* [Problem requirements]
Your task is to quote the listing below exactly, beginning with its first line and ending on the line bearing "the sky, the".
[BEGIN Rows]
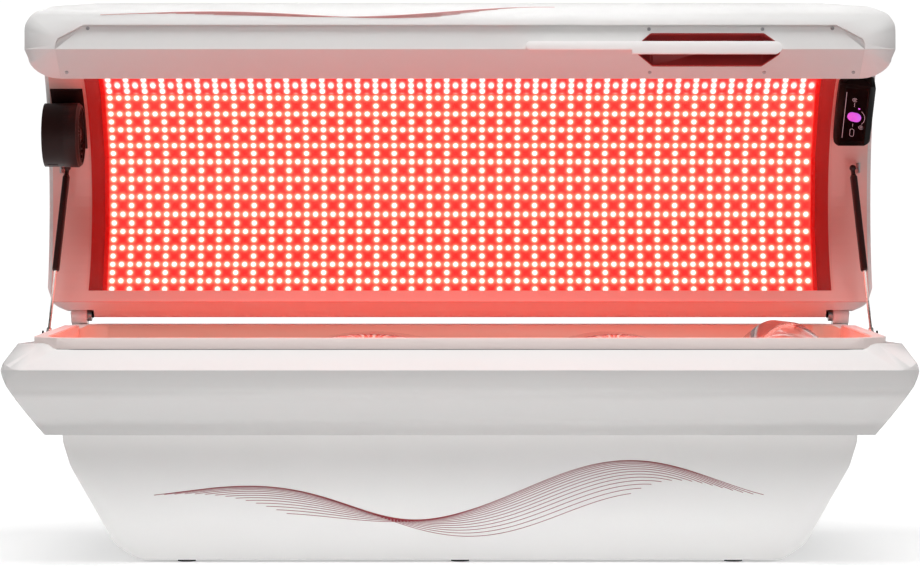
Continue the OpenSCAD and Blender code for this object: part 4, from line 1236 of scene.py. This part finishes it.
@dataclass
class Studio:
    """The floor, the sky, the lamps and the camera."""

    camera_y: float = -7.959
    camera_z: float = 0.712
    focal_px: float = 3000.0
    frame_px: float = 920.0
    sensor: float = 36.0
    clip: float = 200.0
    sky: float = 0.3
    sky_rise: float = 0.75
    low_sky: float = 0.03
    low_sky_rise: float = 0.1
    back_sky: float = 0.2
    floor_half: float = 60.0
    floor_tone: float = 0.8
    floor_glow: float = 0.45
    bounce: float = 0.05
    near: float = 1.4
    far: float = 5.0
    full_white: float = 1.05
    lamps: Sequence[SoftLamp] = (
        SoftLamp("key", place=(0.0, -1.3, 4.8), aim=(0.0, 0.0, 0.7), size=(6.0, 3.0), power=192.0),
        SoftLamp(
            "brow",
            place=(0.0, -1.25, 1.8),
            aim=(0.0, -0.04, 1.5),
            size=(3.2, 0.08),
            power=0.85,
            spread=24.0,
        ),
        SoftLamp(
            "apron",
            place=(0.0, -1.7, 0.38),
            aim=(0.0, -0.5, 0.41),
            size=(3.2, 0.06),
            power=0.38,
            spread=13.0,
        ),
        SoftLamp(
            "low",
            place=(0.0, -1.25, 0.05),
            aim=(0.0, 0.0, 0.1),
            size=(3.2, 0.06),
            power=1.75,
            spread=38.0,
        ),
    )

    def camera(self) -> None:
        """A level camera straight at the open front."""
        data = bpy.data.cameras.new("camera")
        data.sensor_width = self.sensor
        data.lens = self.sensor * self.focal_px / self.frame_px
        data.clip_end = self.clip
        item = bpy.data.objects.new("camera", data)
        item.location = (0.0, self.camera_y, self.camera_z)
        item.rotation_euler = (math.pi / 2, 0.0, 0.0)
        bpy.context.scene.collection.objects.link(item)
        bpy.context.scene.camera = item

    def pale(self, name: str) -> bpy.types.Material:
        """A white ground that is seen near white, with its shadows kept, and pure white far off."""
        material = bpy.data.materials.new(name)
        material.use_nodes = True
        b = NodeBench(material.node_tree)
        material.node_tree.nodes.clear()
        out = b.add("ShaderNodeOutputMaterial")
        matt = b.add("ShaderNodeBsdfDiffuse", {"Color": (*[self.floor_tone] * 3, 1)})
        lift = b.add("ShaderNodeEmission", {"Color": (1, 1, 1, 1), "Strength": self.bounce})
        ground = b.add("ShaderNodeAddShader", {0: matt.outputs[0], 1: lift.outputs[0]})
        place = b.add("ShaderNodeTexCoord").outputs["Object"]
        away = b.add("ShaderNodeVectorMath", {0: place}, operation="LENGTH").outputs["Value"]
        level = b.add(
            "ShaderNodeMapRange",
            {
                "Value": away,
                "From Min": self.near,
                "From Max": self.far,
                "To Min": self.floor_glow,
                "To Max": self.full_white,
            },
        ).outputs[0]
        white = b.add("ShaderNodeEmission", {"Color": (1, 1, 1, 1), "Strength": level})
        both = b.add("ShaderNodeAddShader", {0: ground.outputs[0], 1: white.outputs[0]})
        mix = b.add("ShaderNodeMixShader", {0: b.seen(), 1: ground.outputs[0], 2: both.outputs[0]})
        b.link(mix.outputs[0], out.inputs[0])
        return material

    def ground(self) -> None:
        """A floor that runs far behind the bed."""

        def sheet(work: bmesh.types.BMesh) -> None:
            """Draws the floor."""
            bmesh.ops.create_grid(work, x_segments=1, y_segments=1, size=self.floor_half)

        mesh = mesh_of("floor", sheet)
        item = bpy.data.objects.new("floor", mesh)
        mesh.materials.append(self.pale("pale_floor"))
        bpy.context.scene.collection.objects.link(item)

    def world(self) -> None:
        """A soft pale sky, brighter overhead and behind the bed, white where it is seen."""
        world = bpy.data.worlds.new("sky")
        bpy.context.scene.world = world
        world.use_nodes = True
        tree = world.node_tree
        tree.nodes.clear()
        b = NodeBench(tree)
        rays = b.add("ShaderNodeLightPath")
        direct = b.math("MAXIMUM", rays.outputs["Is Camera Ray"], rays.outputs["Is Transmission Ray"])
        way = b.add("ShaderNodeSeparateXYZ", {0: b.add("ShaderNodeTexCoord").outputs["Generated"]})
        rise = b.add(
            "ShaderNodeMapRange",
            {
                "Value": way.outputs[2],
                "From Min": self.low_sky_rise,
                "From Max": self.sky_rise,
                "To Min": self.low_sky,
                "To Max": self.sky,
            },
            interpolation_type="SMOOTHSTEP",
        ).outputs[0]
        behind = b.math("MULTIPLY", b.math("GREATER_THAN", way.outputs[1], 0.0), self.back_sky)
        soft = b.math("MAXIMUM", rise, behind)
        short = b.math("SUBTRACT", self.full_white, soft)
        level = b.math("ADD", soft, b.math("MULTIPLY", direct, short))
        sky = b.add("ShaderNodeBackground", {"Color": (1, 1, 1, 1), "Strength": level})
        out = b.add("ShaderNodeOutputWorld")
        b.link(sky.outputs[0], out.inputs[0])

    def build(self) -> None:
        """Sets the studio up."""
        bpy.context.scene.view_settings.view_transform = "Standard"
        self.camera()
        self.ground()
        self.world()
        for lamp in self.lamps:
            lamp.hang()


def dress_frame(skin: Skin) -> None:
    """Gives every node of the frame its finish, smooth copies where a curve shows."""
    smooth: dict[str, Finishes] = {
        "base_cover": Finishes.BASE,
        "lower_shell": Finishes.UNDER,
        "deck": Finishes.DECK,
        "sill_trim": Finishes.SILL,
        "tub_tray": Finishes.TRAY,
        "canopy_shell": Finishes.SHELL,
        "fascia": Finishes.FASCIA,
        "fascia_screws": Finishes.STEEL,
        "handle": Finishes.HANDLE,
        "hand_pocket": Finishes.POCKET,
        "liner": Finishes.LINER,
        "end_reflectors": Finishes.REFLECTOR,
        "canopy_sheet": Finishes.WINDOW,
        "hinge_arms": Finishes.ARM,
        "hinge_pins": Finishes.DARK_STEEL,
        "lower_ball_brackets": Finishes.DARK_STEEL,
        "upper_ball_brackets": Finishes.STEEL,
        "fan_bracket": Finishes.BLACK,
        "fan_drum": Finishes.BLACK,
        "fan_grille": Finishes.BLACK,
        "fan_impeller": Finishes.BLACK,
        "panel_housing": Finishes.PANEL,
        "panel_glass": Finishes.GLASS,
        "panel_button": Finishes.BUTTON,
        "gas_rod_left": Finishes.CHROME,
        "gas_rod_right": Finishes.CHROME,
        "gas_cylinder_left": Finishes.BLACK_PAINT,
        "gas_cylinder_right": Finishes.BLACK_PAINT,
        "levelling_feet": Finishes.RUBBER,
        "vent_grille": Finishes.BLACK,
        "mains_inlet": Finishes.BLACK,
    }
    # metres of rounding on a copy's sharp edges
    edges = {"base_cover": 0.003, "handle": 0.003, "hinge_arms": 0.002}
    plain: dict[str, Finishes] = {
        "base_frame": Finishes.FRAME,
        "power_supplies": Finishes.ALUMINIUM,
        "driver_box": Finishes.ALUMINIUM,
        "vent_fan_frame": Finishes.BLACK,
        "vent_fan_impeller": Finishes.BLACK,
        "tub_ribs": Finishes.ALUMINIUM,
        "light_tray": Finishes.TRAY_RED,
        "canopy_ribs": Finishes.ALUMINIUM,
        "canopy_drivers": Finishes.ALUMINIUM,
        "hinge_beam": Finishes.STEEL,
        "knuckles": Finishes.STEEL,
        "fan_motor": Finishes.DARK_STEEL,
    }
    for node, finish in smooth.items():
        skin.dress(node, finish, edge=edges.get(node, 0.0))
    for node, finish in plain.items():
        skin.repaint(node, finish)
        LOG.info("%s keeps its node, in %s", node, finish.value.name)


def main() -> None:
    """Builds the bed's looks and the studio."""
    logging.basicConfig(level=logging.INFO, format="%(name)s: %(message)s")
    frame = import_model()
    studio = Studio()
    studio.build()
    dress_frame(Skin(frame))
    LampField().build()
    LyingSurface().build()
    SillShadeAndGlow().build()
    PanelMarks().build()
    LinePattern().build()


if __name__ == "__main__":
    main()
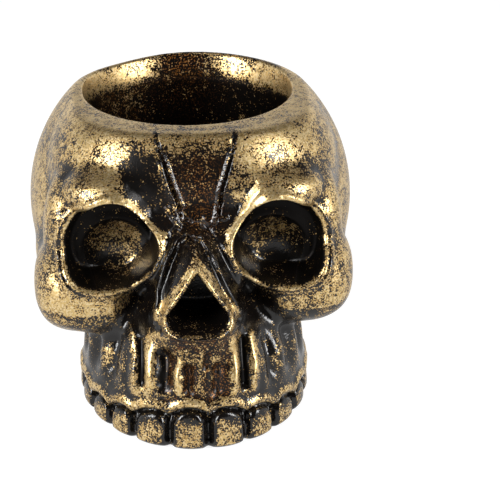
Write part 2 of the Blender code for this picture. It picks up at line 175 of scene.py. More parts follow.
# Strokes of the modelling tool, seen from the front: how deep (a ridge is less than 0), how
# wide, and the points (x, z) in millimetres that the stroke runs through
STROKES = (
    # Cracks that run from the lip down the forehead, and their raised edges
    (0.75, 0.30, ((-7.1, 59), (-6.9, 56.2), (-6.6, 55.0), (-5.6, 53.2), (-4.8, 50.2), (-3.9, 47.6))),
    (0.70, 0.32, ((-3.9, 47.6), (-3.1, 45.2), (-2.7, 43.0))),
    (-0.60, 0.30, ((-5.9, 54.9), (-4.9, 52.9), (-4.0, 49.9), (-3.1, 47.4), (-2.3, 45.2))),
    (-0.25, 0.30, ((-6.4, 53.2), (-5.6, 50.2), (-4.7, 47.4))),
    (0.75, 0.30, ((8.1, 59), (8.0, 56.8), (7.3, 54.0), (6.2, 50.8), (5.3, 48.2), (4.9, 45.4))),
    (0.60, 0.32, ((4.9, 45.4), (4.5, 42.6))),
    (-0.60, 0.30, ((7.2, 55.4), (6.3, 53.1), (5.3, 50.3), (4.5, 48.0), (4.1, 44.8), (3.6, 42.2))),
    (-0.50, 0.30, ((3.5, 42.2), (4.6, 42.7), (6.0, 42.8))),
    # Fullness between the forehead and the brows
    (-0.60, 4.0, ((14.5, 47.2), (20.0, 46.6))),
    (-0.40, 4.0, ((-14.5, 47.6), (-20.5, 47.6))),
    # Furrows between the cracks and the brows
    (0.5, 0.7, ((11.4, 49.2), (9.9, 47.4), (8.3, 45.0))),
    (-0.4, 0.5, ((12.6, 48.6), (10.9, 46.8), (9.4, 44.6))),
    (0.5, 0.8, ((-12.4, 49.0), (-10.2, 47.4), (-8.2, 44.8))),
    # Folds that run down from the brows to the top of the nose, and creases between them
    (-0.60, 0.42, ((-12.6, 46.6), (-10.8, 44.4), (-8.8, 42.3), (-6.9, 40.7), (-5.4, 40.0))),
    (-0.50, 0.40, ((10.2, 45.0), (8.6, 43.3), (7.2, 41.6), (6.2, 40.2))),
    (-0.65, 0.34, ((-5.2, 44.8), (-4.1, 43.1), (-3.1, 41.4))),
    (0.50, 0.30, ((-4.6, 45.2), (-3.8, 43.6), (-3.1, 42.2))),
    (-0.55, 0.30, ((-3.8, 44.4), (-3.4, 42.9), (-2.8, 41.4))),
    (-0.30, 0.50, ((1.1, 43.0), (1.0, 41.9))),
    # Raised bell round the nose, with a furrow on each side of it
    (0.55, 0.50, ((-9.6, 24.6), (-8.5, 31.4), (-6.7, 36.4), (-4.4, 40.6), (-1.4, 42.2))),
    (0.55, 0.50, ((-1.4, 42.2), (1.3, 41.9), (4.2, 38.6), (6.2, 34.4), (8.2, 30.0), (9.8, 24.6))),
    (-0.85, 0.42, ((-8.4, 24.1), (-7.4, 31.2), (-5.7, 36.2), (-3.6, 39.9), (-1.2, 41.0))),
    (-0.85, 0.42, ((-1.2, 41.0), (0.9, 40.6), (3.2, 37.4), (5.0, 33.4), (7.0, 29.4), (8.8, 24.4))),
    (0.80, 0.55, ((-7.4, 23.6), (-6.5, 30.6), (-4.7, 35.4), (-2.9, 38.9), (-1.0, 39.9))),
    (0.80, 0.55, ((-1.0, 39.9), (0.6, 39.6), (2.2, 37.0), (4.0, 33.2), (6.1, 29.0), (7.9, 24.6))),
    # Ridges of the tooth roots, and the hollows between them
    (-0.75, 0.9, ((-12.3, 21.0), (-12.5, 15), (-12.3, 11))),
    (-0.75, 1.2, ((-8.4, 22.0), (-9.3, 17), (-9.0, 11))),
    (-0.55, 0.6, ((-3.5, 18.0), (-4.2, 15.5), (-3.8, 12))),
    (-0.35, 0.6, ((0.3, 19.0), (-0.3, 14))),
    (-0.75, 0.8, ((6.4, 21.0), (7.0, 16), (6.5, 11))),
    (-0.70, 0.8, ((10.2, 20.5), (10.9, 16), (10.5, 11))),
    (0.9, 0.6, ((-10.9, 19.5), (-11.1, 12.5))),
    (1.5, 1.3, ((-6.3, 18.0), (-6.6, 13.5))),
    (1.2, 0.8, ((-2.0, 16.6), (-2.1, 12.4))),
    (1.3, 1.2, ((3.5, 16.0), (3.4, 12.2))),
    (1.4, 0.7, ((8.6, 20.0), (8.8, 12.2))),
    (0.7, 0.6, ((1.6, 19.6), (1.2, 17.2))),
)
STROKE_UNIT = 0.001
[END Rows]
* [Task solution]
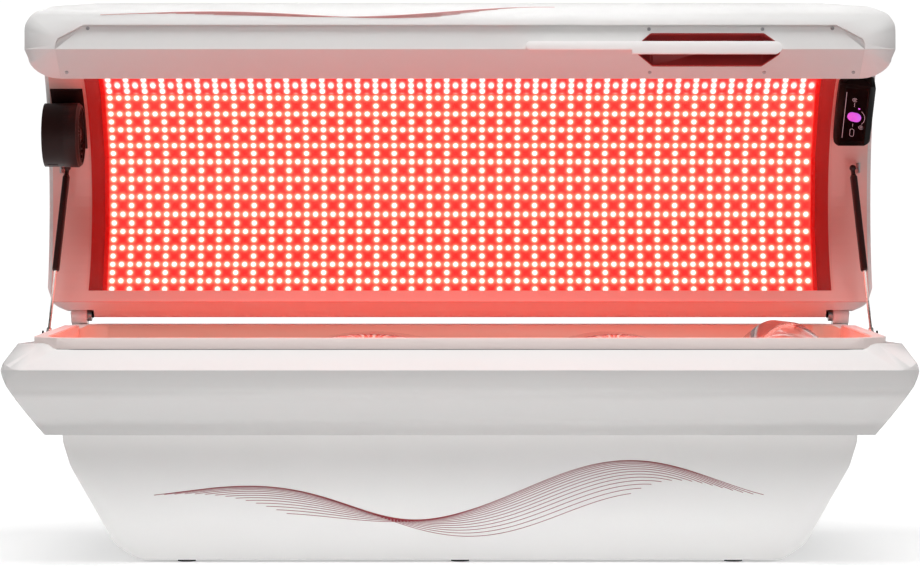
Continue the OpenSCAD and Blender code for this object: part 4, from line 1236 of scene.py. This part finishes it.
@dataclass
class Studio:
    """The floor, the sky, the lamps and the camera."""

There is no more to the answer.